Kürzungen durch den Versicherer

Die Versicherer sind vermehrt dazu übergegangen, die Rechnungen der Zahntechniker zu beanstanden. Bemängelt wird die Höhe der berechneten Leistungen, häufig der Stundensätze. Diese sollen angeblich unangemessen hoch sein. Eine nähere Begründung, wieso das so ist, erfolgt meistens nicht oder nur durch einen pauschalen Verweis auf eigene Untersuchungen. Die Kritik überzeugt in der Regel nicht, da die Preise – gerade in Ballungsräumen – absolut marktüblich sind und keine unangemessen hohen Stundensätze bezahlt werden sollen. Es drängt sich der Verdacht auf, dass es nur darum geht, die Höhe der Erstattungsleistungen zu drücken.

Was können Versicherte tun?

Versicherungsnehmer in der privaten Krankenversicherung, auch Beihilfeberechtigte, sollten derartige Kürzungen keinesfalls einfach hinnehmen. Zunächst einmal sollte überprüft werden, ob der eigene Vertrag genauere Regelungen hierzu enthält. In den Versicherungs- und Tarifbedingungen sind manchmal tatsächlich Höchstgrenzen vereinbart worden. Ist dies der Fall, gelten diese auch. Vorsicht: Die Höchstsätze müssen bei Vertragsschluss schon vereinbart gewesen sein. Werden diese erst nachträglich und einseitig durch den Versicherer vorgegeben, haben sie keine Gültigkeit. Wenn es einer solchen (wirksamen) vertraglichen Begrenzung fehlt, kommt es nach § 192 VVG darauf an, ob die berechneten Preise in einem auffälligen Missverhältnis zur erbrachten Leistung stehen. Wenn nicht, muss der Versicherer diese auch komplett erstatten. Für die Angemessenheit und Ortsüblichkeit der Kosten spricht zunächst, dass diese so in Rechnung gestellt wurden. Eine Unangemessenheit muss der Versicherer beweisen.

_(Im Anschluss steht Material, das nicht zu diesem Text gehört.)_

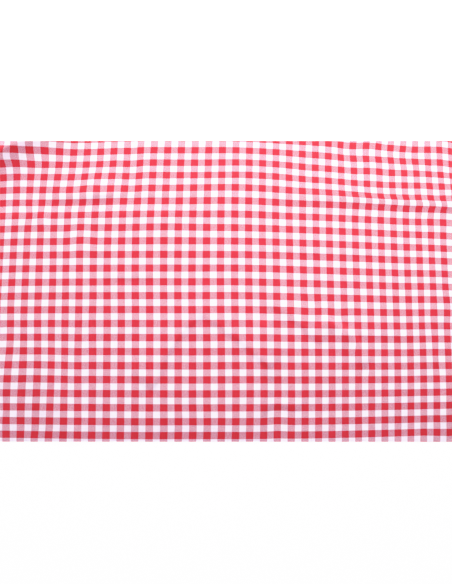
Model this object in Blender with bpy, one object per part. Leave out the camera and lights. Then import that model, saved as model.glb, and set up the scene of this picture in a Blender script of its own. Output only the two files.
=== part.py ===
"""A cut length of red and white checked cotton cloth, lying on a flat surface in soft folds.

One sheet, 1 mm thick. Its underside is flat at z = 0 wherever it touches the surface, and rises
only under the folds. Each fold is one row of FOLDS: a crest line on the table, a height at each
end, and how far the cloth slopes away on either side of the crest. Millimetres in the tables,
metres in the model, +Z up, origin at the middle of the footprint.
"""
import bpy
import bmesh
import math

MM = 0.001

# ---- driving dimensions, mm ------------------------------------------------------------------
THICKNESS = 1.0
COLUMNS = 60            # cells across the length
ROWS = 40               # cells down the width

# the four cut corners, as the cloth lies flat on the table
CORNER_COLUMNS = ("corner", "x", "y")
CORNERS = (
    ("far_left", -217.5, 131.2),
    ("far_right", 216.5, 144.6),
    ("near_right", 204.1, -144.6),
    ("near_left", -206.5, -140.4),
)

# a fold uses up cloth, so a lifted point draws in towards this pole, by its share of the height
POLE_X, POLE_Y, POLE_Z = -55.7, -73.7, 574.0
MIDDLE_X = 0.72         # the lifted corner draws in, and this brings the origin back to the middle

# x0, y0 -> x1, y1  crest line          h0, h1  height of the crest at its two ends
# left, right       reach of the slope on each side, looking from the first end to the second
# run               length over which the fold dies away past its ends
# crisp             1.5 soft roll, 3 sharp crease
# bow               how far the crest line curves to its left at the middle
FOLD_COLUMNS = ("name", "x0", "y0", "x1", "y1", "h0", "h1", "left", "right", "run", "crisp", "bow")
FOLDS = (
    ("corner_lift",   -234, 112, -166, 146, 26.0, 15.0, 40, 58, 42, 3.0,  3),
    ("left_upper",    -156,  82, -122,  83,  3.3, 3.6, 40, 13, 22, 1.4,  0),
    ("left_thread",   -122,  84,  -25,  87,  1.3, 0.9, 30,  5, 14, 1.5,  0),
    ("left_lower",    -205,  60,  -69,  65,  2.0, 2.0,  9, 55, 30, 1.6,  2),
    ("right_ridge",     50,  88,  216,  82,  2.2, 3.8, 50, 14, 22, 1.5,  0),
    ("fan_long",        32, -15,   78, -48,  1.1, 1.6, 22,  7, 10, 1.5,  2),
    ("fan_short",       88, -34,  121, -68,  2.2, 1.7,  6, 18,  8, 1.4,  6),
    ("dent_right",     -31, -26,   30, -72,  0.9, 2.0, 40,  6, 10, 1.5,  3),
    ("dent_left",      -71, -88,  -31, -27,  2.8, 1.2, 40,  5, 12, 1.5,  6),
    ("centre_fall",     31, -108,  31, -40,  2.2, 2.6, 16,  5, 12, 1.4,  0),
    ("right_fall",     190,  30,  199, -108, 1.2, 2.2, 26, 11, 40, 1.6,  0),
    ("near_left_roll", -162, -84, -146, -150, 1.0, 3.0, 30, 36, 34, 1.6,  3),
)


def footprint(s, t):
    """Point of the flat outline at s across (0 left, 1 right) and t down (0 far, 1 near)."""
    far_left, far_right, near_right, near_left = [row[1:] for row in CORNERS]
    x = (1 - t) * ((1 - s) * far_left[0] + s * far_right[0]) + t * ((1 - s) * near_left[0] + s * near_right[0])
    y = (1 - t) * ((1 - s) * far_left[1] + s * far_right[1]) + t * ((1 - s) * near_left[1] + s * near_right[1])
    return x, y


def fold_height(fold, x, y):
    """Height that one fold gives the cloth above the table point x, y."""
    name, x0, y0, x1, y1, h0, h1, left, right, run, crisp, bow = fold
    dx, dy = x1 - x0, y1 - y0
    length = math.hypot(dx, dy)
    dx, dy = dx / length, dy / length
    along = ((x - x0) * dx + (y - y0) * dy) / length
    inside = min(max(along, 0.0), 1.0)
    across = -(x - x0) * dy + (y - y0) * dx - bow * 4.0 * inside * (1.0 - inside)
    past = abs(along - inside) * length / run
    reach = left if across > 0.0 else right
    side = abs(across) / reach
    if past >= 1.0 or side >= 1.0:
        return 0.0
    soft = 2.5 / reach                                   # the crest is rounded over about 2.5 mm
    side = (math.sqrt(side * side + soft * soft) - soft) / (math.sqrt(1.0 + soft * soft) - soft)
    return (h0 + (h1 - h0) * inside) * (1.0 - side) ** crisp * (1.0 - past * past) ** 2


def lifted(x, y):
    """Underside of the cloth over the table point x, y: lifted by its folds and drawn in."""
    height = sum(fold_height(fold, x, y) for fold in FOLDS)
    if height < 0.01:
        height = 0.0
    share = height / POLE_Z
    return (x + (POLE_X - x) * share - MIDDLE_X, y + (POLE_Y - y) * share, height)


def fabric_material(name, colour, roughness):
    material = bpy.data.materials.new(name)
    material.use_nodes = True
    shader = material.node_tree.nodes["Principled BSDF"]
    shader.inputs["Base Color"].default_value = (*colour, 1.0)
    shader.inputs["Roughness"].default_value = roughness
    shader.inputs["Metallic"].default_value = 0.0
    return material


def build_cloth():
    mesh = bmesh.new()
    under, over = [], []
    for row in range(ROWS + 1):
        under.append([])
        over.append([])
        for column in range(COLUMNS + 1):
            x, y, z = lifted(*footprint(column / COLUMNS, row / ROWS))
            under[-1].append(mesh.verts.new((x * MM, y * MM, z * MM)))
            over[-1].append(mesh.verts.new((x * MM, y * MM, (z + THICKNESS) * MM)))
    for row in range(ROWS):
        for column in range(COLUMNS):
            # row 0 is the far edge; the cells alternate their diagonal
            corners = [(row, column), (row + 1, column), (row + 1, column + 1), (row, column + 1)]
            if (row + column) % 2:
                corners = corners[1:] + corners[:1]
            a, b, c, d = corners
            for one, two, three in ((a, b, c), (a, c, d)):
                mesh.faces.new([over[r][k] for r, k in (one, two, three)])
                mesh.faces.new([under[r][k] for r, k in (three, two, one)])
    rim = [(0, column) for column in range(COLUMNS)]
    rim += [(row, COLUMNS) for row in range(ROWS)]
    rim += [(ROWS, column) for column in range(COLUMNS, 0, -1)]
    rim += [(row, 0) for row in range(ROWS, 0, -1)]
    for (r0, c0), (r1, c1) in zip(rim, rim[1:] + rim[:1]):
        mesh.faces.new((under[r0][c0], over[r0][c0], over[r1][c1]))
        mesh.faces.new((under[r0][c0], over[r1][c1], under[r1][c1]))
    bmesh.ops.recalc_face_normals(mesh, faces=mesh.faces)
    data = bpy.data.meshes.new("checked_cloth")
    mesh.to_mesh(data)
    mesh.free()
    data.shade_smooth()
    data.set_sharp_from_angle(angle=math.radians(50))
    data.materials.append(fabric_material("checked_cotton", (0.85, 0.42, 0.50), 0.85))
    cloth = bpy.data.objects.new("checked_cloth", data)
    bpy.context.scene.collection.objects.link(cloth)
    return cloth


for old in list(bpy.data.objects):
    bpy.data.objects.remove(old, do_unlink=True)
build_cloth()
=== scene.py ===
"""The looks of a cut length of red and white gingham, lying in its folds on a pale surface."""
import bpy
import math
import numpy as np
from mathutils import Matrix, Vector


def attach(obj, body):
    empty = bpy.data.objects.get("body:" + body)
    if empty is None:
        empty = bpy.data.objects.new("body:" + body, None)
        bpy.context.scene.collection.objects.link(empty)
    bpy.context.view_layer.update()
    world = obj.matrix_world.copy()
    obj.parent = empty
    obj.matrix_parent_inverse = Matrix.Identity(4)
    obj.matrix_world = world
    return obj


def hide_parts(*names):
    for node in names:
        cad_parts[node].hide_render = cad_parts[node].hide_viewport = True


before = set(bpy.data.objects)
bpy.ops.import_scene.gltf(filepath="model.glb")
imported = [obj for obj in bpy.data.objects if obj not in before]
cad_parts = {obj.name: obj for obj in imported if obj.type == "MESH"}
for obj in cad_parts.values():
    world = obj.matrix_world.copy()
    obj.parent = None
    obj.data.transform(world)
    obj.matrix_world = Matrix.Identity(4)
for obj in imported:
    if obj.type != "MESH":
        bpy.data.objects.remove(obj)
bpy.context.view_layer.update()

MM = 0.001

# ---- the cut, mm on the table ----------------------------------------------------------------
CORNER_COLUMNS = ("corner", "x", "y")
CORNERS = (
    ("far_left", -217.5, 131.2),
    ("far_right", 216.5, 144.6),
    ("near_right", 204.1, -144.6),
    ("near_left", -206.5, -140.4),
)
POLE = (-55.7, -73.7, 574.0)        # a lifted point draws in towards this one
MIDDLE_X = 0.72                     # the lifted corner draws in, and this brings the origin back
CLOTH = 0.55                        # thickness of the woven cloth
FINE_COLUMNS, FINE_ROWS = 328, 220  # cells of the face; the back has half as many each way

# ---- folds, mm: crest line, height at its two ends, reach of the slope on its left and right,
# run past its ends, crispness (1.5 soft, 3 sharp) and bow of the crest line to its left ---------
FOLD_COLUMNS = ("name", "x0", "y0", "x1", "y1", "h0", "h1", "left", "right", "run", "crisp", "bow")
FOLDS = (
    ("corner_lift",   -234, 112, -166, 146, 26.0, 15.0, 40, 58, 42, 3.0,  3),
    ("left_upper",    -156,  82, -122,  83,  3.3, 3.6, 40, 13, 22, 1.4,  0),
    ("left_thread",   -122,  84,  -25,  87,  1.3, 0.9, 30,  5, 14, 1.5,  0),
    ("left_lower",    -205,  60,  -69,  65,  2.0, 2.0,  9, 55, 30, 1.6,  2),
    ("right_ridge",     50,  88,  216,  82,  2.2, 3.8, 50, 14, 22, 1.5,  0),
    ("fan_long",        32, -15,   78, -48,  1.1, 1.6, 22,  7, 10, 1.5,  2),
    ("fan_short",       88, -34,  121, -68,  2.2, 1.7,  6, 18,  8, 1.4,  6),
    ("dent_right",     -31, -26,   30, -72,  0.9, 2.0, 40,  6, 10, 1.5,  3),
    ("dent_left",      -71, -88,  -31, -27,  2.8, 1.2, 40,  5, 12, 1.5,  6),
    ("centre_fall",     31, -108,  31, -40,  2.2, 2.6, 16,  5, 12, 1.4,  0),
    ("right_fall",     190,  30,  199, -108, 1.2, 2.2, 26, 11, 40, 1.6,  0),
    ("near_left_roll", -162, -84, -146, -150, 1.0, 3.0, 30, 36, 34, 1.6,  3),
)
CREASES = (
    ("left_pucker",   -184,  69, -171,  45,  0.8, 0.6,  7,  7, 12, 1.8,  0),
    ("left_swell",    -114,   8,  -76,   9,  1.1, 1.1, 24,  7, 10, 1.5,  0),
    ("top_kink",        24, 148,   27,  78,  0.8, 0.5,  9, 12, 20, 1.6,  0),
    ("top_right_a",    114, 136,  113, 100,  0.9, 0.7,  6, 10, 14, 1.6,  0),
    ("top_right_b",    151, 134,  152, 100,  0.9, 0.7,  6, 10, 14, 1.6,  0),
    ("top_right_c",    193, 140,  196, 104,  0.6, 0.5,  6,  8, 14, 1.6,  0),
    ("right_line",     186, -14,  188, -66,  1.0, 1.0, 10,  5, 12, 1.6,  0),
    ("right_line_end", 198, -78,  200, -106, 0.6, 0.6, 10,  5,  8, 1.6,  0),
    ("right_step",      32,  35,  150,  31,  0.6, 0.6, 20,  5, 20, 1.5,  0),
    ("right_bend",     112, -44,  165, -47,  0.8, 0.5, 14,  5, 12, 1.5,  0),
    ("near_pucker",     38, -109,  57, -111, 1.3, 0.8,  8,  5,  4, 1.5,  0),
    ("fall_end",        17, -117,  28, -117, 0.6, 0.6,  9, 10,  5, 1.5,  0),
    ("near_roll",     -145, -124,   5, -126, 1.0, 1.0, 60, 24, 34, 1.1,  0),
    ("dent_end",        33,  -79,  41,  -83, 0.7, 0.4,  8, 10,  6, 1.5,  0),
    ("fan_end",        118, -71,  123, -75,  0.5, 0.3,  5,  5,  4, 1.5,  0),
    ("fan_streak",      84, -32,  109, -43,  0.4, 0.5,  5, 24,  6, 1.5,  0),
    ("fan_turn",       108, -43,  123, -66,  0.9, 0.8,  5, 20,  5, 1.5,  1),
    ("left_dimple",   -136,  31, -122,  31,  0.6, 0.6, 18,  9, 10, 1.6,  0),
    ("centre_line",     31, -46,   31, -76,  0.4, 0.3,  5, 12, 14, 1.6,  0),
)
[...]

Stundensätze von über 70,00 Euro sind nicht unangemessen

Wie jüngst vom Amtsgericht Frankfurt am Main (Urteil vom 24.02.2016 – 30 C 4030/14) in einem Verfahren gegen die HUK Coburg Krankenversicherung AG entschieden, ist ein Stundensatz von 72,00 € für ein zahntechnisches Labor nicht unangemessen. Das galt umso mehr, als die Behandlung im Rhein-Main-Gebiet, einem Ballungsraum mit hohen Lebenshaltungskosten, durchgeführt wurde. Der Kläger, der durch Rechtsanwalt und Fachanwalt für Medizinrecht und Versicherungsrecht Dr. Alexander T. Schäfer vertreten wurde, hatte sich erfolgreich gegen eine Kürzung durch die Versicherung gewehrt. Nachdem ein im Auftrag des Gerichts eingeholtes Sachverständigengutachten bestätigt hatte, dass die Kosten angemessen waren, erkannte der Versicherer die Klage an. Durch das Anerkenntnisurteil vermied es die HUK Coburg, dass ein Urteil mit entsprechender Begründung erging.